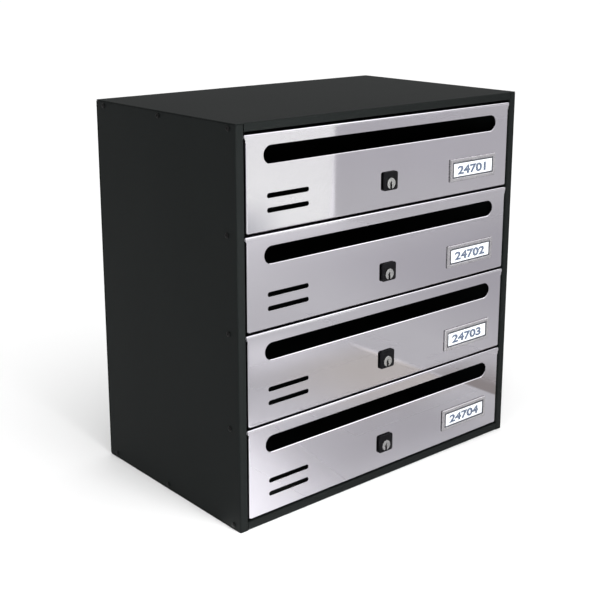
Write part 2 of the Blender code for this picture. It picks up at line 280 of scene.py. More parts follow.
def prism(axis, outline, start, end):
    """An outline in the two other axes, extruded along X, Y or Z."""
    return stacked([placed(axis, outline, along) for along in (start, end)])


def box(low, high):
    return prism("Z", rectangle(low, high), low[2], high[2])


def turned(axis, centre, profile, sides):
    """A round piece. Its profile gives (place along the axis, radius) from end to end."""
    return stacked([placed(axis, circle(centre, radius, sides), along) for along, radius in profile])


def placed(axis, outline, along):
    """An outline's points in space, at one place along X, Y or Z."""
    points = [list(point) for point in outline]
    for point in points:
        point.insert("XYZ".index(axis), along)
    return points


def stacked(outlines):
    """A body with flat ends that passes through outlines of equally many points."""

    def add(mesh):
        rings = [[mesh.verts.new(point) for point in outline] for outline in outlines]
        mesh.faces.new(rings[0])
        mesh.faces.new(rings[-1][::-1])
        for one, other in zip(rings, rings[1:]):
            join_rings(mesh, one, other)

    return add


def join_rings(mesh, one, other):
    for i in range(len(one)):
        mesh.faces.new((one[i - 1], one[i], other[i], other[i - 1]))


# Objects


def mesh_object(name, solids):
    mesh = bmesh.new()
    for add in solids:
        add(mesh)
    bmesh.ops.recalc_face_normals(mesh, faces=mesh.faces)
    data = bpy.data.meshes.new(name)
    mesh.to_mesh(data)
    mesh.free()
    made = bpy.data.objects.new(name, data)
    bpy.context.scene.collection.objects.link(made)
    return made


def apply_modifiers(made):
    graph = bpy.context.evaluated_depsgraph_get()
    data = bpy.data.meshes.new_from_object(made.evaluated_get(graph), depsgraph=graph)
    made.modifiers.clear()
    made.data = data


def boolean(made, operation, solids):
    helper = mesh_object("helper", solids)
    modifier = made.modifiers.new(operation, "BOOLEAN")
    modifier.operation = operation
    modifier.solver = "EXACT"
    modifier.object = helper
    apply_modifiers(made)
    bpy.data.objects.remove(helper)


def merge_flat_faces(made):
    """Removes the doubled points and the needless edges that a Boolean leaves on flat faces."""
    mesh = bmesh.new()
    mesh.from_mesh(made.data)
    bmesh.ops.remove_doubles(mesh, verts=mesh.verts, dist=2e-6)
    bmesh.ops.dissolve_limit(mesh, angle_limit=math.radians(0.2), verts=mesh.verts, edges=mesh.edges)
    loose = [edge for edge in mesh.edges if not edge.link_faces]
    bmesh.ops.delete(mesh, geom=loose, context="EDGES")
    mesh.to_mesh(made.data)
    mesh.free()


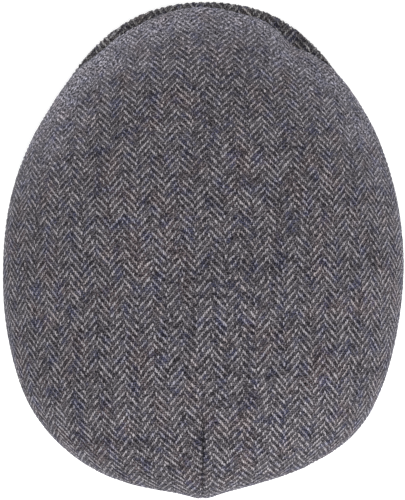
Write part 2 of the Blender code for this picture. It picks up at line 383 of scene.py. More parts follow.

====

• [STATED PROBLEM] Each line of the listing should be copied exactly.

• [SOLVED PROBLEM]
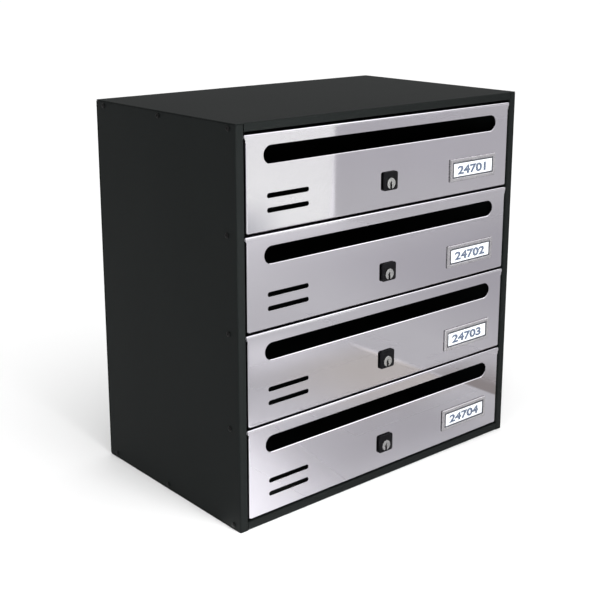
Write part 2 of the Blender code for this picture. It picks up at line 280 of scene.py. More parts follow.
def prism(axis, outline, start, end):
    """An outline in the two other axes, extruded along X, Y or Z."""
    return stacked([placed(axis, outline, along) for along in (start, end)])


def box(low, high):
    return prism("Z", rectangle(low, high), low[2], high[2])


def turned(axis, centre, profile, sides):
    """A round piece. Its profile gives (place along the axis, radius) from end to end."""
    return stacked([placed(axis, circle(centre, radius, sides), along) for along, radius in profile])


def placed(axis, outline, along):
    """An outline's points in space, at one place along X, Y or Z."""
    points = [list(point) for point in outline]
    for point in points:
        point.insert("XYZ".index(axis), along)
    return points


def stacked(outlines):
    """A body with flat ends that passes through outlines of equally many points."""

    def add(mesh):
        rings = [[mesh.verts.new(point) for point in outline] for outline in outlines]
        mesh.faces.new(rings[0])
        mesh.faces.new(rings[-1][::-1])
        for one, other in zip(rings, rings[1:]):
            join_rings(mesh, one, other)

    return add


def join_rings(mesh, one, other):
    for i in range(len(one)):
        mesh.faces.new((one[i - 1], one[i], other[i], other[i - 1]))


# Objects


def mesh_object(name, solids):
    mesh = bmesh.new()
    for add in solids:
        add(mesh)
    bmesh.ops.recalc_face_normals(mesh, faces=mesh.faces)
    data = bpy.data.meshes.new(name)
    mesh.to_mesh(data)
    mesh.free()
    made = bpy.data.objects.new(name, data)
    bpy.context.scene.collection.objects.link(made)
    return made


def apply_modifiers(made):
    graph = bpy.context.evaluated_depsgraph_get()
    data = bpy.data.meshes.new_from_object(made.evaluated_get(graph), depsgraph=graph)
    made.modifiers.clear()
    made.data = data


def boolean(made, operation, solids):
    helper = mesh_object("helper", solids)
    modifier = made.modifiers.new(operation, "BOOLEAN")
    modifier.operation = operation
    modifier.solver = "EXACT"
    modifier.object = helper
    apply_modifiers(made)
    bpy.data.objects.remove(helper)


def merge_flat_faces(made):
    """Removes the doubled points and the needless edges that a Boolean leaves on flat faces."""
    mesh = bmesh.new()
    mesh.from_mesh(made.data)
    bmesh.ops.remove_doubles(mesh, verts=mesh.verts, dist=2e-6)
    bmesh.ops.dissolve_limit(mesh, angle_limit=math.radians(0.2), verts=mesh.verts, edges=mesh.edges)
    loose = [edge for edge in mesh.edges if not edge.link_faces]
    bmesh.ops.delete(mesh, geom=loose, context="EDGES")
    mesh.to_mesh(made.data)
    mesh.free()


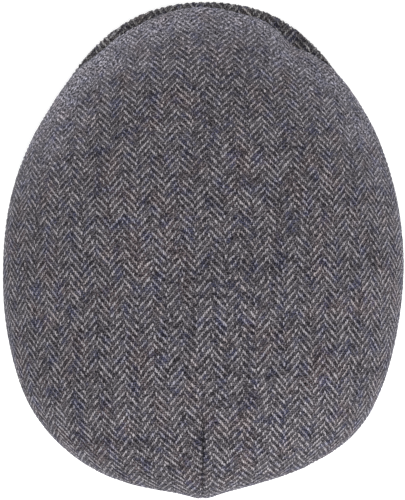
Write part 2 of the Blender code for this picture. It picks up at line 383 of scene.py. More parts follow.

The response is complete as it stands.